Como todos os que sofriam desta doença terrível, Barzilai foi afastado de sua família e colocado em cavernas que ficavam nos arredores da cidade. Ali, com muitos outros leprosos, aguardava o fim de sua vida. Aquela enfermidade era incurável. Naquele ambiente, conviviam também muitos homens e mulheres acometidos de outras doenças. Juntos, eram a escória da sociedade. Ninguém ousava chegar perto deles. O mal cheiro e a fome eram seus únicos companheiros. Mas era a vergonha a maior das dores. Até aquele dia...Bendito dia aquele de poucas nuvens no céu, porém iluminado por raios que pareciam dizer que algo muito especial estaria por acontecer quando um rabino, já famoso por aquelas terras, passaria pela Galileia e aldeias de Samaria em direção à Jerusalém. E por onde ele passava, deixava um rastro de milagres.

Narra o médico Lucas que Jesus, ao cruzar aquela região, fora alcançado por um grupo de dez homens leprosos e que lhe imploraram por misericórdia. Ao ver o desespero daquelas criaturas com seus corpos cadavéricos, magras e tristes, compadecendo-se delas, as ordena que se dirijam ao sacerdote na sinagoga mais próxima. Durante o caminho, de maneira sobrenatural, a lepra as abandona e seus corpos são transformados pela ação milagrosa do mestre. Assim como em Ezequiel quando, a uma ordem dos céus, os ossos secos foram ajuntados e formaram novas vidas, aqueles indigentes tiveram a pele reconfigurada e suas feridas saradas. Alguns momentos se passam, e o grupo de Jesus observa, lá longe, que apenas um homem retorna. Com lágrimas nos olhos e um brilho no rosto agora restaurado, o jovem chega até Jesus, se ajoelha ante seus pés, agradece pela cura e o adora com as palavras do salmista: "Mudaste o meu pranto em dança, a minha veste de lamento em veste de alegria, para que o meu coração cante louvores a ti e não se cale. Senhor, meu Deus, eu te darei graças para sempre" (Sl 30.11-12). Era Barzilai. O samaritano que por tanto tempo caminhou cabisbaixo e sem esperança, perambulando pelas ruas empoeiradas das vielas e becos pedindo esmolas, comendo dos restos que lhe davam, agora sorria como fazia nos tempos de criança demostrando todo seu vigor. Para usar as palavras de C. S. Lewis, ele havia sido "surpreendido pela alegria". O nazareno o encara com um sorriso paternal e lhe faz uma pergunta, curta, porém, profunda: "não foram dez os que foram sarados? Onde estão os outros nove? Não houve quem voltasse para dar glória a Deus senão este estrangeiro?" (Lc 17).

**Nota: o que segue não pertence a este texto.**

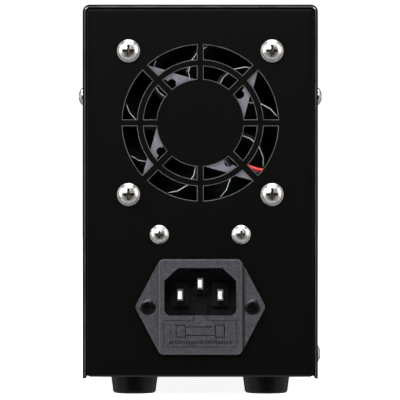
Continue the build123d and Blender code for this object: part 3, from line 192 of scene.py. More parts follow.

Assim aconteceu mais um encontro de alguém que aguardava seu terrível fim, numa fria e escura caverna, com o autor da vida. Apenas uma ordem deste fora suficiente para por fim a uma trajetória de dor e desesperança. E agora, um coração grato expressava, publicamente, o senhorio e a soberania do Messias, o "Esperado das Nações".

E nós? Quantas vezes retornamos para agradecer e adorar aquele que nos cura, nos toca, nos dá sentido existencial? O único que pode interceder ao Pai por nós e nos livrar de nossas lepras espirituais. O único que tem poder de dá ordem às forças da natureza e reverter o caminho da morte. Somos como Barzilai ou como os outros nove que, mesmo abençoados, acharam mais importante prosseguir seus próprios caminhos, seguir suas próprias agendas? Ou estariam eles desacostumados com o hábito da gratidão depois de tanto descaso e indiferença? Jamais saberemos!

Que tenhamos coração grato, quebrantado e disponível a uma vida de adoração e serviço a Deus e a seus filhos.